The trap is building “the perfect security bundle” before you prove anyone will buy it. Picture this: you spend weeks setting up a full catalog—cameras, access control, app automation, and a premium monitoring tier—then you start marketing it like a sure thing. But the first wave of leads asks simple questions: “How fast can you install?” “How do you handle false alarms?” “Who do you call first when the alarm goes off?”

You don’t have answers ready for your full bundle, because you never tested a smaller, deal-ready scope. You end up revising proposals repeatedly, burning time on custom setups that your team hasn’t standardized, and your pipeline stalls. The real issue isn’t a lack of research—it’s that you never tested with a simple offer that a buyer could say “yes” to quickly and clearly.

📊 The Core KPI

Monitored Install Deposit Count: Count of signed security service deposits collected for Alpha scope monitored alarm installs. Benchmark: at least 3 deposits in the first 14 days of testing, or 8 total deposits within 30 days.

🛑 The Bottleneck

Analysis paralysis shows up as “due diligence” disguised as readiness. In Security & Alarm Systems, owners often feel safe doing research: learning every panel model, reading spec sheets, comparing camera resolutions, and rewriting proposals—while leads sit unanswered.

Your real bottleneck isn’t a lack of information. It’s slow market contact. If you spend four weeks refining a perfect offer and you don’t test a simple, deliverable scope with deposits, the market has already moved on. A competitor can launch a basic monitored burglary system with a short install window and a clear response process in week two—then collect deposits immediately.
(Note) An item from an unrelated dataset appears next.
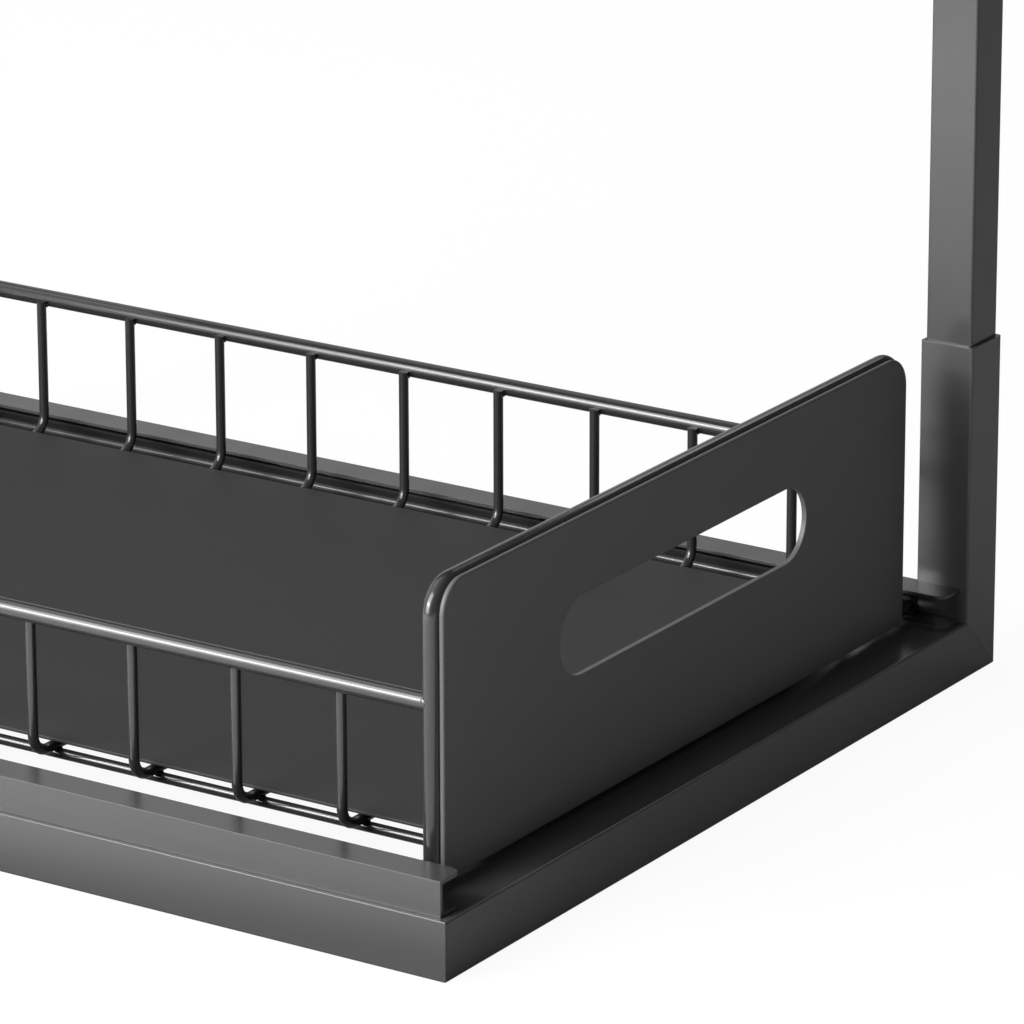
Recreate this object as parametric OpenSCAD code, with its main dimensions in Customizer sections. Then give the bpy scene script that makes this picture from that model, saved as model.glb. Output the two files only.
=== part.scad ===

In practice: you need speed from first buyer conversation to a “real yes” (deposit or scheduled install). If you’re not consistently getting deposits, the problem is your testing loop—not your research.

✅ Action Items

1. Define your Alpha scope as a standardized offer: pick one customer type (example: small retail), one system type (monitored burglary), and a fixed install timeline (example: 7–10 days).
2. Create a one-page “deal-ready” quote sheet: include equipment list at a simple level (contacts/keypad), monitoring package name, installation date window, warranty/service notes, and the exact next step.
3. Recruit 10–15 target leads and run the same validation script in 20-minute calls: focus on trigger reasons, expected response steps, and willingness to pay if you meet the install timeline.
4. Ask directly for a deposit if they’re a fit: goal is a small commitment that reserves the install slot and confirms demand.
5. After installs, collect feedback on nuisance alerts, walkthrough clarity, and monitoring call behavior using a short checklist—then update your Alpha scope for the next 5 deposits.
6. Keep testing until you can repeat the same scope without major custom changes.